About The Met Breuer
The Metropolitan Museum of Art's modern and contemporary art program is expanding to include a new series of exhibitions, performances, artist commissions, residencies, and educational initiatives in the landmark building designed by Marcel Breuer on Madison Avenue and 75th Street. Opening to the public on March 18, 2016, The Met Breuer provides additional space to explore the art of the 20th and 21st centuries through the global breadth and historical reach of the Met's unparalleled collection.
Hours at The Met Breuer Beginning March 18, 2016
Tuesday and Wednesday, 10:00 a.m.–5:30 p.m.
Thursday and Friday, 10:00 a.m.–9:00 p.m.
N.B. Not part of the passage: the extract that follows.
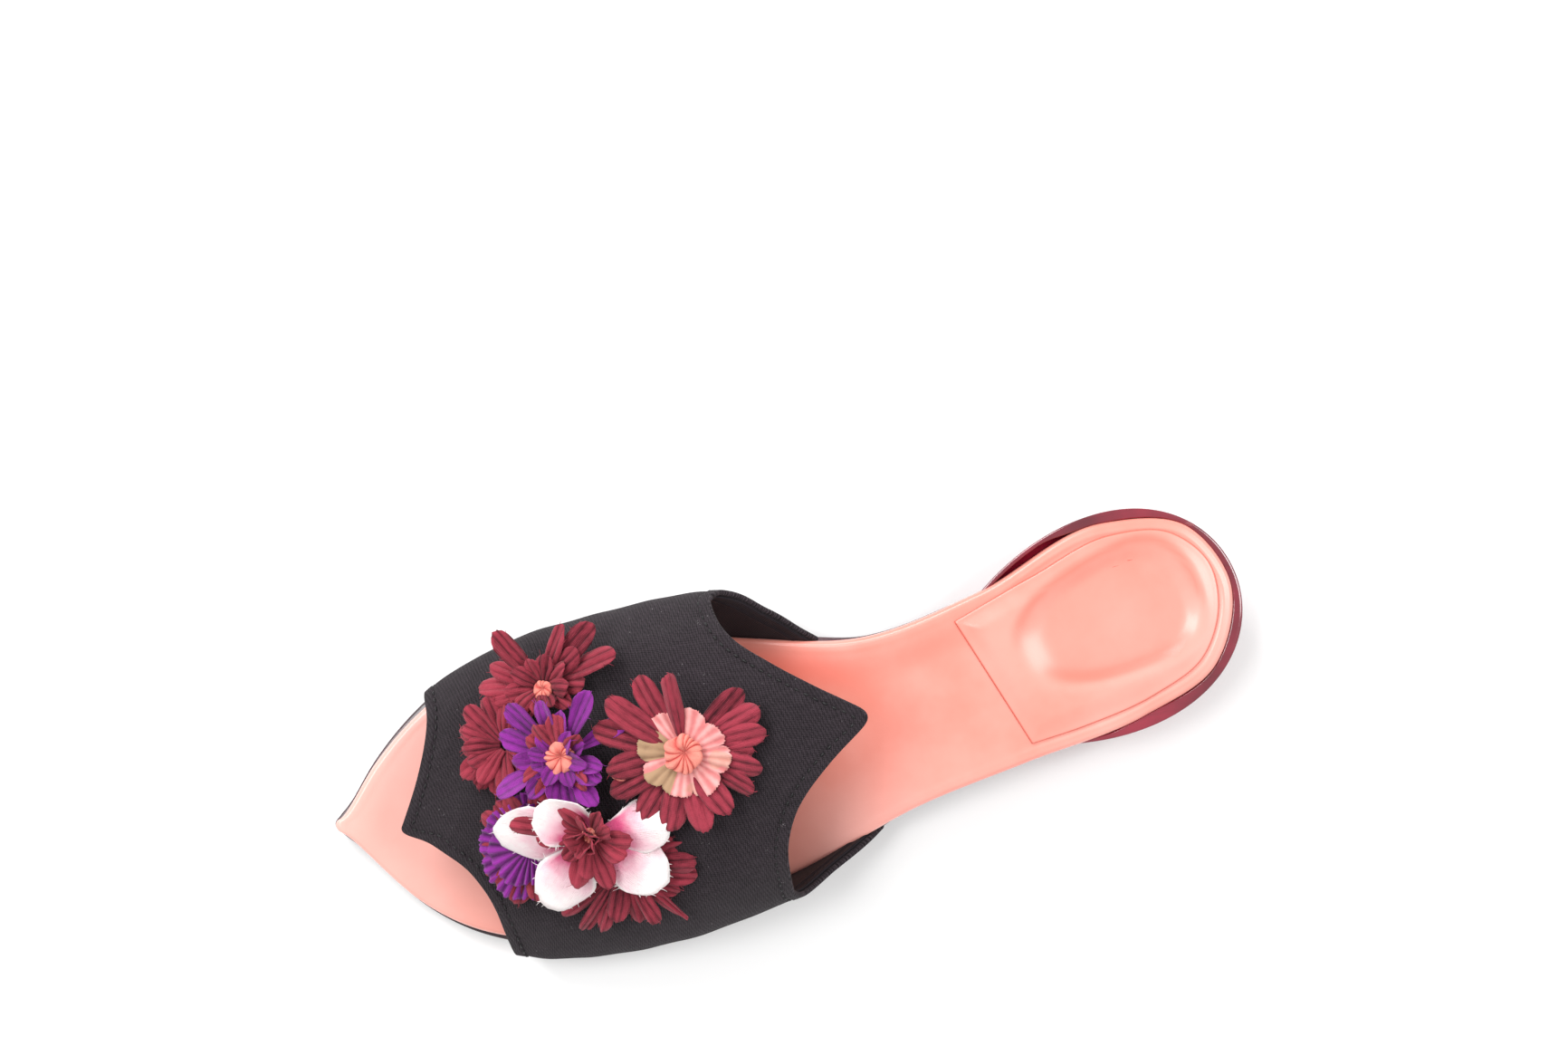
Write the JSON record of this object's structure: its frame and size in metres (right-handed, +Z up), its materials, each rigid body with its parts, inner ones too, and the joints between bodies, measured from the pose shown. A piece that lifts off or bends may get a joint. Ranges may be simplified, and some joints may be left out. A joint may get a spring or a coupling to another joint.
{
  "type": "slip-on mule",
  "caption": "Left slip-on mule with a low lacquered heel, pointed open toe, leather footbed, high cotton vamp and a posy of cloth flowers.",
  "frame": {"origin": "middle of the shoe's box in plan, on the ground", "axes": "+Z up, -X towards the toe, +X towards the heel, +Y towards the inner (medial) side of the foot"},
  "size_m": [0.2574, 0.093, 0.0638],
  "materials": {
    "heel_lacquer": "high-gloss burgundy lacquer on wood",
    "sole_lacquer": "lacquered dark burgundy leather, scuffed at the ball",
    "top_piece_rubber": "matt black moulded rubber",
    "steel": "plain steel",
    "fibreboard": "raw pressed fibreboard",
    "cork": "raw cork composition",
    "foam": "soft latex foam",
    "coral_leather": "smooth coral leather with a pearly finish",
    "black_twill": "matt black cotton twill",
    "interlining": "woven fusible interlining",
    "dark_lining": "dark plum-black lining cloth",
    "burgundy_cloth": "burgundy cloth, cut and frayed",
    "purple_cloth": "purple satin cloth, cut and frayed",
    "blossom_cloth": "white to pink cloth",
    "ruffle_cloth": "salmon pink and tan pleated cloth",
    "coral_cloth": "coral gathered cloth",
    "thread": "black sewing thread"
  },
  "bodies": {
    "root": {"outsole": "sole_lacquer", "heel_block": "heel_lacquer", "heel_top_piece": "top_piece_rubber", "heel_top_piece_pins": "steel", "heel_screw": "steel", "heel_nails": "steel", "shank": "steel", "shank_rivets": "steel", "shank_board": "fibreboard", "forepart_filler": "cork", "insole_board": "fibreboard", "insole_foam": "foam", "insole_cover": "coral_leather", "heel_sock_pad": "foam", "heel_sock": "coral_leather", "vamp_outer": "black_twill", "vamp_interlining": "interlining", "vamp_lining": "dark_lining", "flower_backing": "black_twill", "flower_threads": "thread", "fan_petals": "burgundy_cloth", "carnation_petals": "purple_cloth", "carnation_frill": "purple_cloth", "low_daisy_petals": "burgundy_cloth", "top_flower_petals": "burgundy_cloth", "top_flower_inner": "burgundy_cloth", "purple_petals": "purple_cloth", "purple_inner": "purple_cloth", "daisy_petals": "burgundy_cloth", "daisy_ruffle": "ruffle_cloth", "blossom_flower": "burgundy_cloth", "blossom_petals": "blossom_cloth", "top_flower_button": "coral_cloth", "purple_button": "coral_cloth", "daisy_button": "coral_cloth", "blossom_button": "coral_cloth", "small_button": "coral_cloth"}
  },
  "joints": []
}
Saturday and Sunday, 10:00 a.m.–5:30 p.m.
Closed Monday
The Met Breuer is featured on the Museum's website at www.metmuseum.org/MetBreuer as well as on Facebook, Instagram, and Twitter via the hashtag #MetBreuer.
About The Metropolitan Museum of Art
The Metropolitan Museum of Art is one of the world's leading art museums, with a collection spanning more than 5,000 years of world culture, from prehistory to the present. It offers dozens of exhibitions each year, and thousands of events and programs including films, talks, performance, guided tours, and family programs. A center for art appreciation, scholarship, research, and conservation, the Met also maintains a vibrant program of publishing scholarly and popular catalogues, and utilizes new technologies to enhance the visitor experience and extend the reach and accessibility of its offerings globally.
In addition to its location at Fifth Avenue and 82nd Street, the Met is launching its modern and contemporary art-themed programming at The Met Breuer in March 2016, and will continue to present exhibitions as well as works from the Met collection of medieval art and architecture at The Cloisters museum and gardens, its branch in upper Manhattan.